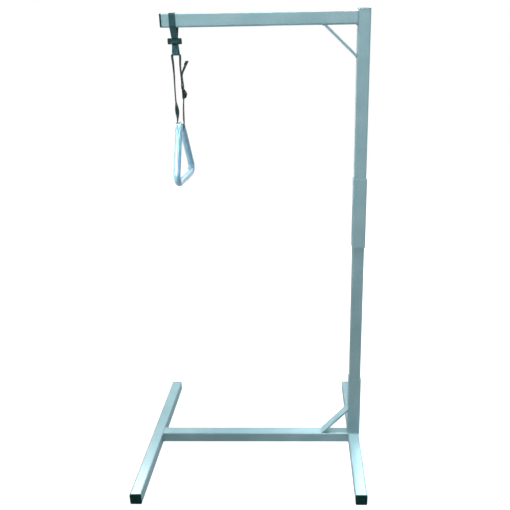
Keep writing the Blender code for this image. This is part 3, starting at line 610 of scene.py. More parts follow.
outline = joint_line(TUBE_SIZE - 0.6 * INSET, TUBE_CORNER, change)
weld("cap_plate_weld", outline, PLATE_BEAD, "upper_mast")
for bar, body, outline in (("base", "base", base_bar), ("boom", "upper_mast", boom_bar)):
    for place, (x, z) in zip(("toe", "heel", "inner", "outer"), outline):
        line = [Vector((x, y, z)) for y in (-BAR_WELD_HALF, BAR_WELD_HALF)]
        weld(f"{bar}_bar_weld_{place}", line, BAR_BEAD, body, closed=False)

# %% [markdown]
# The caps are black plastic plugs: a flange as big as the tube with a softly rounded rim
# and a slightly sunk face, and a hollow plug behind it that grips the inside of the tube.
# Extrudes and insets of one rounded square make the whole of it.

# %% End caps
CAP_RIM = 0.0012
CAP_BORDER, CAP_SLOPE, CAP_SUNK = 0.0035, 0.0008, -0.0006
PLUG_STEPS = ((0.0026, -0.011), (0.0022, 0.010))


def inset(bm, face, width, **options):
    bmesh.ops.inset_region(bm, faces=[face], thickness=width, **options)


def end_cap(name, node, tube, outward, body):
    """A push-in cap for a tube end; outward is the way that its face looks."""
    low, high = corners(node)
    outward = Vector(outward)
    axis = max(range(3), key=lambda index: abs(outward[index]))
    forward = outward[axis] > 0
    mouth = corners(tube)[forward][axis]
    thickness = abs((high if forward else low)[axis] - mouth)
    bm = bmesh.new()
    front = extruded(bm, [rounded_face(bm, TUBE_SIZE, TUBE_CORNER)], (0, 0, thickness))[0]
    bmesh.ops.recalc_face_normals(bm, faces=bm.faces)
    bevelled(bm, list(front.edges), CAP_RIM, 3)
    faces = sorted(bm.faces, key=lambda face: face.calc_center_median().z)
    back, front = faces[0], faces[-1]
    inset(bm, front, CAP_BORDER, use_even_offset=True)
    inset(bm, front, CAP_SLOPE, depth=CAP_SUNK)
    for wall, rise in PLUG_STEPS:
        inset(bm, back, wall, use_even_offset=True)
        inset(bm, back, 0.00001)
        for vert in back.verts:
            vert.co.z += rise
    turn = Vector((0, 0, 1)).rotation_difference(outward).to_matrix().to_4x4()
    spot = (low + high) / 2
    spot[axis] = mouth
    place = Matrix.Translation(spot) @ turn
    publish(bm, name, moulded, body, [node], 35, place)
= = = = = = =
* _Aim_:
Take the lines above from the first through the one containing "# Extrudes and" and reproduce them exactly; include nothing else.

* _Solution for this problem_:
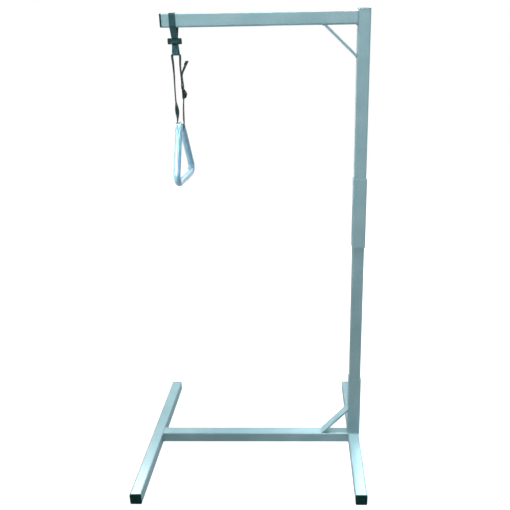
Keep writing the Blender code for this image. This is part 3, starting at line 610 of scene.py. More parts follow.
outline = joint_line(TUBE_SIZE - 0.6 * INSET, TUBE_CORNER, change)
weld("cap_plate_weld", outline, PLATE_BEAD, "upper_mast")
for bar, body, outline in (("base", "base", base_bar), ("boom", "upper_mast", boom_bar)):
    for place, (x, z) in zip(("toe", "heel", "inner", "outer"), outline):
        line = [Vector((x, y, z)) for y in (-BAR_WELD_HALF, BAR_WELD_HALF)]
        weld(f"{bar}_bar_weld_{place}", line, BAR_BEAD, body, closed=False)

# %% [markdown]
# The caps are black plastic plugs: a flange as big as the tube with a softly rounded rim
# and a slightly sunk face, and a hollow plug behind it that grips the inside of the tube.
# Extrudes and insets of one rounded square make the whole of it.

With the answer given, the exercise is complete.